* Description of the task *
Every line that contains the word "caption" should be copied.

--- begin Material shown ---

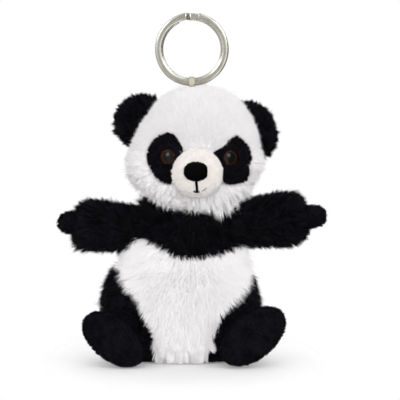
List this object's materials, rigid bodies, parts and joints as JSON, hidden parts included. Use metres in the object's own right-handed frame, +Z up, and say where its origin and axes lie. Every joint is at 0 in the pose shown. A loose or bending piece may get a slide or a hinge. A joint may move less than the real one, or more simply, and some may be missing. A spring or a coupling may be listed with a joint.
{
  "type": "plush keychain",
  "caption": "Sitting plush panda with outstretched arms, hung from a split key ring by a ribbon loop sewn into the top of its head.",
  "frame": {"origin": "on the floor, at the middle of the flat seat", "axes": "+Z up, the panda faces -Y, and left and right in names are as seen from the front, so left is -X"},
  "size_m": [0.1089, 0.0688, 0.1415],
  "materials": {
    "white_plush": "matte, 4 to 7 mm pile",
    "black_plush": "matte, 4 to 7 mm pile with a faint sheen",
    "cream_plush": "matte, short pile",
    "black_velour": "matte, short smooth pile with a sheen",
    "fibre_fill": "matte",
    "pellet_cloth": "matte",
    "embroidery_thread": "satin",
    "loop_ribbon": "satin weave",
    "eye_plastic": "gloss",
    "washer_plastic": "satin",
    "nickel_steel": "satin nickel plate"
  },
  "bodies": {
    "torso": {"chest_yoke": "black_plush", "belly_panel": "white_plush", "back_panel": "white_plush", "hip_panel_left": "black_plush", "hip_panel_right": "black_plush", "seat_panel": "black_velour", "pellet_pouch": "pellet_cloth", "body_stuffing": "fibre_fill"},
    "neck": {"neck_core": "fibre_fill"},
    "head": {"eye_patch_left": "black_velour", "eye_left": "eye_plastic", "eye_washer_left": "washer_plastic", "eye_patch_right": "black_velour", "eye_right": "eye_plastic", "eye_washer_right": "washer_plastic", "face_panel": "white_plush", "head_back_panel": "white_plush", "head_stuffing": "fibre_fill", "muzzle_cover": "cream_plush", "muzzle_stuffing": "fibre_fill", "nose": "embroidery_thread", "mouth_stitch": "embroidery_thread"},
    "ear_left": {"ear_front_left": "black_plush", "ear_back_left": "black_plush"},
    "ear_right": {"ear_front_right": "black_plush", "ear_back_right": "black_plush"},
    "loop": {"ribbon_loop": "loop_ribbon"},
    "ring": {"split_ring": "nickel_steel"},
    "shoulder_left": {"shoulder_core_left": "fibre_fill"},
    "arm_left": {"arm_sleeve_left": "black_plush", "arm_paw_left": "black_velour", "arm_stuffing_left": "fibre_fill"},
    "shoulder_right": {"shoulder_core_right": "fibre_fill"},
    "arm_right": {"arm_sleeve_right": "black_plush", "arm_paw_right": "black_velour", "arm_stuffing_right": "fibre_fill"},
    "leg_left": {"thigh_cover_left": "black_plush", "foot_sole_left": "black_velour", "leg_stuffing_left": "fibre_fill"},
    "leg_right": {"thigh_cover_right": "black_plush", "foot_sole_right": "black_velour", "leg_stuffing_right": "fibre_fill"}
  },
  "joints": [
    {"name": "neck_turn", "type": "hinge", "parent": "torso", "child": "neck", "pos_m": [0.0036, 0, 0.059], "axis": [0, 0, 1], "range_deg": [-20, 20], "stiffness_Nm_per_rad": 0.12},
    {"name": "head_nod", "type": "hinge", "parent": "neck", "child": "head", "pos_m": [0.0036, 0, 0.059], "axis": [1, 0, 0], "range_deg": [-10, 10], "stiffness_Nm_per_rad": 0.2},
    {"name": "ear_fold_left", "type": "hinge", "parent": "head", "child": "ear_left", "pos_m": [-0.01757, 0.0005, 0.09728], "axis": [-0.5522, 0, -0.8337], "range_deg": [-20, 20], "stiffness_Nm_per_rad": 0.006},
    {"name": "ear_fold_right", "type": "hinge", "parent": "head", "child": "ear_right", "pos_m": [0.02905, 0.0005, 0.09402], "axis": [-0.4441, 0, 0.896], "range_deg": [-20, 20], "stiffness_Nm_per_rad": 0.006},
    {"name": "loop_flop", "type": "hinge", "parent": "head", "child": "loop", "pos_m": [0.0035, 0.0005, 0.1094], "axis": [1, 0, 0], "range_deg": [-20, 20], "stiffness_Nm_per_rad": 0.004},
    {"name": "ring_swing", "type": "hinge", "parent": "loop", "child": "ring", "pos_m": [0.0035, 0.0005, 0.113], "axis": [1, 0, 0], "range_deg": [-75, 75]},
    {"name": "arm_swing_left", "type": "hinge", "parent": "torso", "child": "shoulder_left", "pos_m": [-0.01432, 0, 0.054], "axis": [0, 0, 1], "range_deg": [-15, 30], "stiffness_Nm_per_rad": 0.03},
    {"name": "arm_raise_left", "type": "hinge", "parent": "shoulder_left", "child": "arm_left", "pos_m": [-0.01432, 0, 0.054], "axis": [0, 1, 0], "range_deg": [-20, 12], "stiffness_Nm_per_rad": 0.04},
    {"name": "leg_lift_left", "type": "hinge", "parent": "torso", "child": "leg_left", "pos_m": [-0.021, -0.01745, 0.0135], "axis": [-1, 0, 0], "range_deg": [0, 18], "stiffness_Nm_per_rad": 0.04},
    {"name": "arm_swing_right", "type": "hinge", "parent": "torso", "child": "shoulder_right", "pos_m": [0.02152, 0, 0.054], "axis": [0, 0, -1], "range_deg": [-15, 30], "stiffness_Nm_per_rad": 0.03},
    {"name": "arm_raise_right", "type": "hinge", "parent": "shoulder_right", "child": "arm_right", "pos_m": [0.02152, 0, 0.054], "axis": [0, -1, 0], "range_deg": [-20, 12], "stiffness_Nm_per_rad": 0.04},
    {"name": "leg_lift_right", "type": "hinge", "parent": "torso", "child": "leg_right", "pos_m": [0.021, -0.0183, 0.0135], "axis": [-1, 0, 0], "range_deg": [0, 18], "stiffness_Nm_per_rad": 0.04}
  ]
}
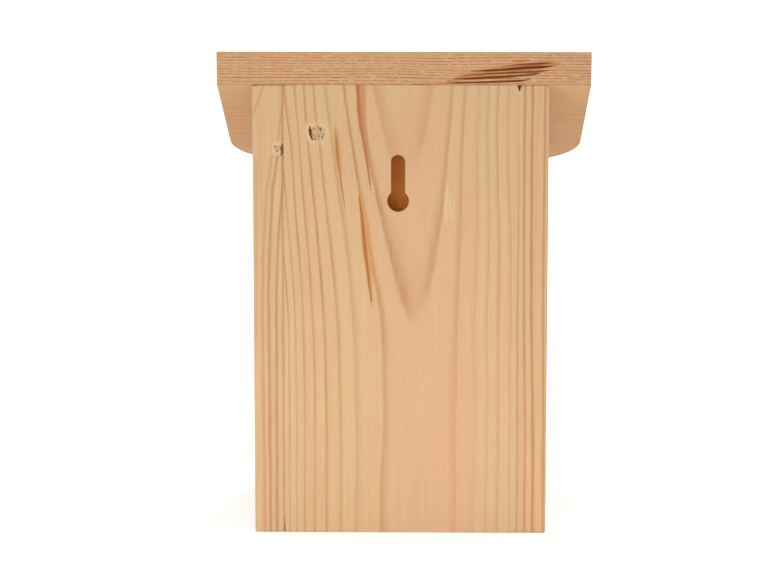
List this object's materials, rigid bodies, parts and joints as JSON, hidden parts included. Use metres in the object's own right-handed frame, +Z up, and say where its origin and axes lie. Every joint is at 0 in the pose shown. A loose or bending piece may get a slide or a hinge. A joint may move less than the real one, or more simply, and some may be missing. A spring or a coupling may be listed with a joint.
{
  "type": "bee hotel",
  "caption": "Wall-hung wooden bee hotel: a deep box under a forward-sloping roof with rounded front corners, holding bamboo nesting canes above a drilled block.",
  "frame": {"origin": "middle of the bounding box's footprint, on the surface that the box's bottom edges stand on", "axes": "+Z up, the open front with the nesting canes faces -Y, the back that goes against the wall faces +Y"},
  "size_m": [0.185, 0.14, 0.2443],
  "materials": {
    "pine": "untreated planed pine",
    "hardwood": "planed, untreated",
    "bamboo": "dried bamboo with a waxy skin",
    "zinc": "zinc plated"
  },
  "bodies": {
    "root": {"roof_board": "pine", "left_side_board": "pine", "right_side_board": "pine", "back_board": "pine", "floor_board": "pine", "shelf_board": "pine", "nesting_block": "hardwood", "roof_screws": "zinc", "left_side_screws": "zinc", "right_side_screws": "zinc", "block_screws": "zinc", "cane_01": "bamboo", "cane_02": "bamboo", "cane_03": "bamboo", "cane_04": "bamboo", "cane_05": "bamboo", "cane_06": "bamboo", "cane_07": "bamboo", "cane_08": "bamboo", "cane_09": "bamboo", "cane_10": "bamboo", "cane_11": "bamboo", "cane_12": "bamboo", "cane_13": "bamboo", "cane_14": "bamboo", "cane_15": "bamboo", "cane_16": "bamboo", "cane_17": "bamboo", "cane_18": "bamboo", "cane_19": "bamboo", "cane_20": "bamboo", "cane_21": "bamboo", "cane_22": "bamboo", "cane_23": "bamboo", "cane_24": "bamboo", "cane_25": "bamboo", "cane_26": "bamboo", "cane_27": "bamboo", "cane_28": "bamboo", "cane_29": "bamboo", "cane_30": "bamboo", "cane_31": "bamboo", "cane_32": "bamboo", "cane_33": "bamboo", "cane_34": "bamboo", "cane_35": "bamboo", "cane_36": "bamboo", "cane_37": "bamboo", "cane_38": "bamboo", "cane_39": "bamboo", "cane_40": "bamboo", "cane_41": "bamboo", "cane_42": "bamboo"}
  },
  "joints": []
}
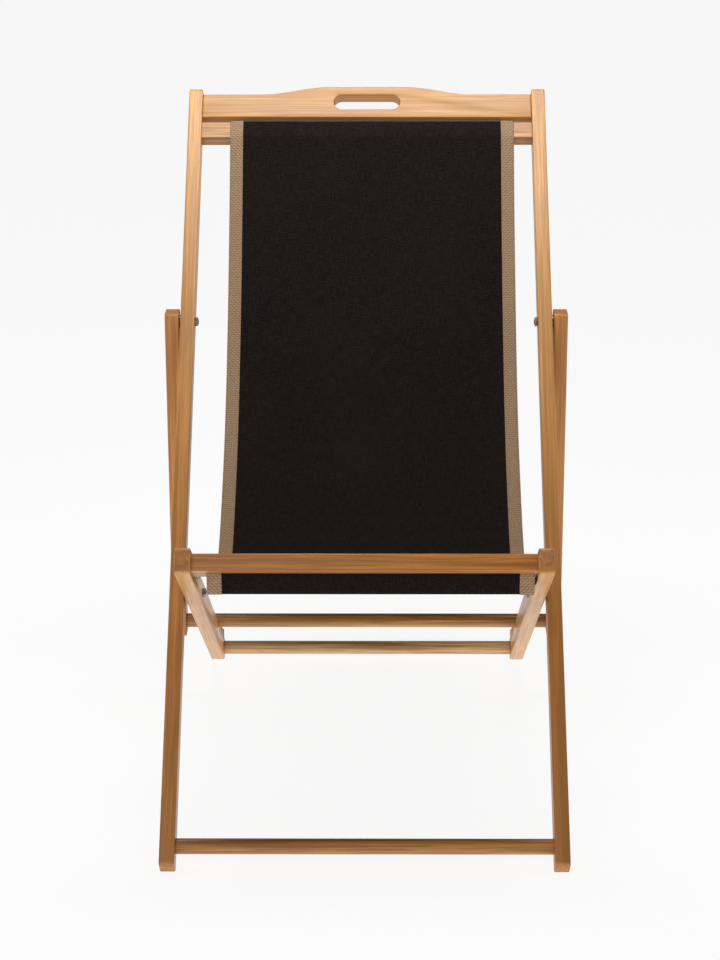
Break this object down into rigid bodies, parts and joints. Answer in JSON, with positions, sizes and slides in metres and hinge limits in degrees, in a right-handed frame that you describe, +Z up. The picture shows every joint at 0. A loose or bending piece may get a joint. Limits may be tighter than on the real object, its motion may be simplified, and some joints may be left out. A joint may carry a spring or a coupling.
{
  "type": "folding deck chair",
  "caption": "Folding timber deck chair with a dark hung canvas sling, a propped leaning back frame, a notched seat frame and a handle rail with a hand slot.",
  "frame": {"origin": "on the floor under the middle of the opened chair's bounding box", "axes": "+Z up, the front of the seat faces -Y, +X across the chair"},
  "size_m": [0.602, 0.9266, 0.9067],
  "materials": {
    "back_wood": "satin oiled",
    "seat_wood": "satin oiled",
    "prop_wood": "satin oiled",
    "canvas": "plain woven canvas",
    "edge_band": "twill webbing",
    "steel": "dull zinc plate"
  },
  "bodies": {
    "back_frame": {"back_stile_left": "back_wood", "back_stile_right": "back_wood", "handle_rail": "back_wood", "head_sling_bar": "back_wood", "foot_rail": "back_wood", "sling_canvas": "canvas", "sling_band_left": "edge_band", "sling_band_right": "edge_band", "seat_pivot_bolts": "steel", "seat_pivot_washers": "steel", "seat_pivot_nuts": "steel", "prop_pivot_bolts": "steel", "prop_pivot_washers": "steel", "prop_pivot_nuts": "steel", "back_frame_pins": "steel"},
    "seat_frame": {"seat_stile_left": "seat_wood", "seat_stile_right": "seat_wood", "front_rail": "seat_wood", "front_sling_bar": "seat_wood", "rear_rail": "seat_wood", "seat_frame_pins": "steel"},
    "prop_frame": {"prop_leg_left": "prop_wood", "prop_leg_right": "prop_wood", "prop_crossbar": "prop_wood", "prop_frame_pins": "steel"}
  },
  "joints": [
    {"name": "seat_fold", "type": "hinge", "parent": "back_frame", "child": "seat_frame", "pos_m": [0, -0.16134, 0.29467], "axis": [-1, 0, 0], "range_deg": [0, 99.5], "deforming": ["sling_canvas", "sling_band_left", "sling_band_right"]},
    {"name": "prop_swing", "type": "hinge", "parent": "back_frame", "child": "prop_frame", "pos_m": [0, 0.1566, 0.60602], "axis": [-1, 0, 0], "range_deg": [0, 41.3]}
  ],
  "couplings": [
    {"joint": "prop_swing", "follows": "seat_fold", "ratio": 0.41}
  ]
}
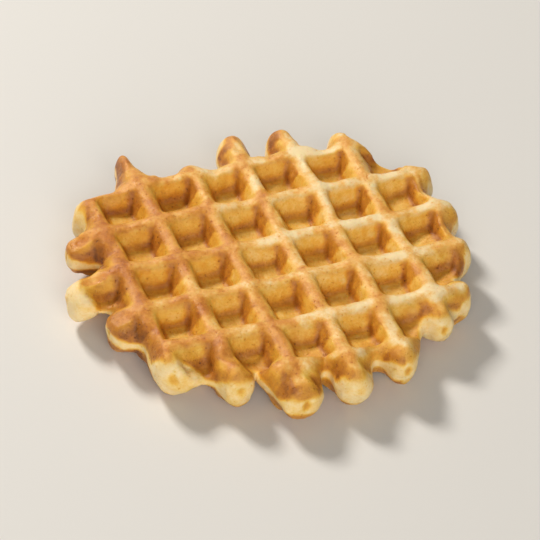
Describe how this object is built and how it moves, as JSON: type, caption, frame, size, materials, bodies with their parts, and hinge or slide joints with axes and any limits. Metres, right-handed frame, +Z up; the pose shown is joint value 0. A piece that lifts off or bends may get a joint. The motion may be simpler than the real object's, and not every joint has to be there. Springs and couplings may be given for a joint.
{
  "type": "waffle",
  "caption": "Small oval butter waffle with a square grid of deep pockets on both faces and an uneven, cog-like rim of rounded dough ends.",
  "frame": {"origin": "below the middle of the waffle's box, on the surface it lies on", "axes": "+X along the longer side of the oval and the columns of the grid, +Y along its rows, away from the side with the broadest dough ends, +Z up through the thickness"},
  "size_m": [0.1084, 0.097, 0.0159],
  "materials": {
    "crust": "baked golden crust with a faint buttery gloss, browner on the ridges and paler at the free rim"
  },
  "bodies": {
    "root": {"waffle": "crust"}
  },
  "joints": []
}
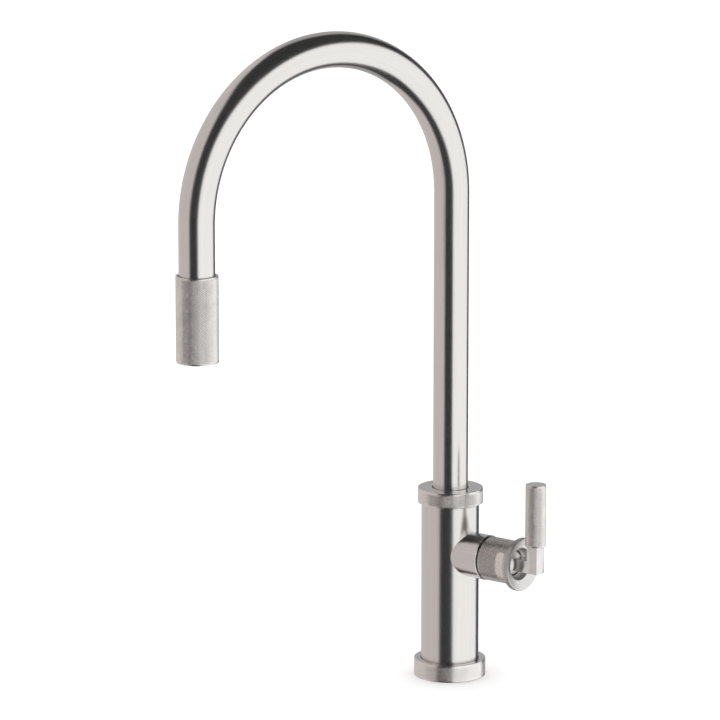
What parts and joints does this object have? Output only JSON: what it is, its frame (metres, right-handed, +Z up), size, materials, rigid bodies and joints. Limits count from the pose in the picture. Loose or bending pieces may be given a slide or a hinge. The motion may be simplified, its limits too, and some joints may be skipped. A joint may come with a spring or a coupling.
{
  "type": "pull down kitchen faucet",
  "caption": "Single hole kitchen mixer: knurled base and collar, high round arc swivel spout, docking pull down spray head on a hose, and an upright side lever.",
  "frame": {"origin": "centre of the base ring's underside, on the worktop", "axes": "+Z up along the riser, -Y is the front towards the user, +X along the valve towards the lever"},
  "size_m": [0.1664, 0.2865, 0.5913],
  "materials": {
    "brushed_steel": "vertical brushed stainless steel",
    "knurled_steel": "fine diamond knurl",
    "bright_steel": "fine satin",
    "plain_steel": "zinc plated",
    "brass": "machined",
    "copper": "drawn tube",
    "rubber": "matte",
    "white_plastic": "moulded",
    "grey_plastic": "moulded",
    "ceramic": "lapped ceramic",
    "magnet": "nickel plated",
    "hose_braid": "woven nylon braid",
    "clear_plastic": "moulded honeycomb"
  },
  "bodies": {
    "mixer": {"base_ring": "knurled_steel", "base_gasket": "rubber", "faucet_body": "brushed_steel", "valve_branch": "brushed_steel", "base_insert": "brass", "mounting_studs": "plain_steel", "deck_gasket": "rubber", "deck_clamp": "plain_steel", "stud_nuts": "brass", "supply_pipes": "copper", "outlet_pipe": "copper", "manifold": "brass", "cartridge_sleeve": "brass", "port_seals": "rubber", "cartridge_housing": "white_plastic", "fixed_disc": "ceramic", "cartridge_nut": "brass", "branch_ring": "rubber", "hub_cup": "knurled_steel", "top_collar": "knurled_steel", "lower_bush": "white_plastic", "upper_bush": "white_plastic"},
    "spout": {"spout_tube": "brushed_steel", "swivel_sleeve": "brass", "dock_insert": "grey_plastic", "dock_magnet": "magnet", "spray_hose": "hose_braid", "hose_coupling": "plain_steel"},
    "hose_end": {"hose_leg": "hose_braid", "hose_ferrule": "plain_steel"},
    "spray_head": {"head_shell": "knurled_steel", "head_waterway": "grey_plastic", "head_magnet": "magnet", "hose_nut": "brass", "hose_washer": "rubber", "check_valve": "white_plastic", "face_ring": "grey_plastic", "aerator_housing": "bright_steel", "aerator_insert": "clear_plastic", "aerator_seal": "rubber"},
    "rotor": {"cartridge_rotor": "white_plastic", "stem_pin": "plain_steel"},
    "ceramic_slide": {"moving_disc": "ceramic", "disc_carrier": "white_plastic"},
    "lever": {"lever_stem": "plain_steel", "lever_arm": "bright_steel", "stem_dome": "bright_steel", "lever_grub_screw": "plain_steel", "grip_stud": "plain_steel", "lever_grip": "knurled_steel"}
  },
  "joints": [
    {"name": "spout_swivel", "type": "hinge", "parent": "mixer", "child": "spout", "pos_m": [0, 0, 0.13], "axis": [0, 0, 1], "continuous": true},
    {"name": "head_pull", "type": "slide", "parent": "spout", "child": "hose_end", "axis": [0, 0, -1], "range_m": [0, 0.28], "deforming": ["hose_leg"]},
    {"name": "head_spin", "type": "hinge", "parent": "hose_end", "child": "spray_head", "pos_m": [-0.0557, -0.24125, 0.35], "axis": [0, 0, 1], "continuous": true},
    {"name": "lever_turn", "type": "hinge", "parent": "mixer", "child": "rotor", "pos_m": [0.058, 0, 0.103], "axis": [1, 0, 0], "range_deg": [-45, 45]},
    {"name": "lever_lift", "type": "hinge", "parent": "rotor", "child": "lever", "pos_m": [0.058, 0, 0.103], "axis": [0, 1, 0], "range_deg": [0, 25]},
    {"name": "disc_slide", "type": "slide", "parent": "rotor", "child": "ceramic_slide", "axis": [0, 0, 1], "range_m": [0, 0.0045]}
  ],
  "couplings": [
    {"joint": "disc_slide", "follows": "lever_lift", "m_per_rad": 0.0094}
  ]
}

--- end Material shown ---

* Right answer *
  "caption": "Sitting plush panda with outstretched arms, hung from a split key ring by a ribbon loop sewn into the top of its head.",
  "caption": "Wall-hung wooden bee hotel: a deep box under a forward-sloping roof with rounded front corners, holding bamboo nesting canes above a drilled block.",
  "caption": "Folding timber deck chair with a dark hung canvas sling, a propped leaning back frame, a notched seat frame and a handle rail with a hand slot.",
Describe how this object is built and how it moves, as JSON: type, caption, frame, size, materials, bodies with their parts, and hinge or slide joints with axes and any limits. Metres, right-handed frame, +Z up; the pose shown is joint value 0. A piece that lifts off or bends may get a joint. The motion may be simpler than the real object's, and not every joint has to be there. Springs and couplings may be given for a joint.
  "caption": "Small oval butter waffle with a square grid of deep pockets on both faces and an uneven, cog-like rim of rounded dough ends.",
  "caption": "Single hole kitchen mixer: knurled base and collar, high round arc swivel spout, docking pull down spray head on a hose, and an upright side lever.",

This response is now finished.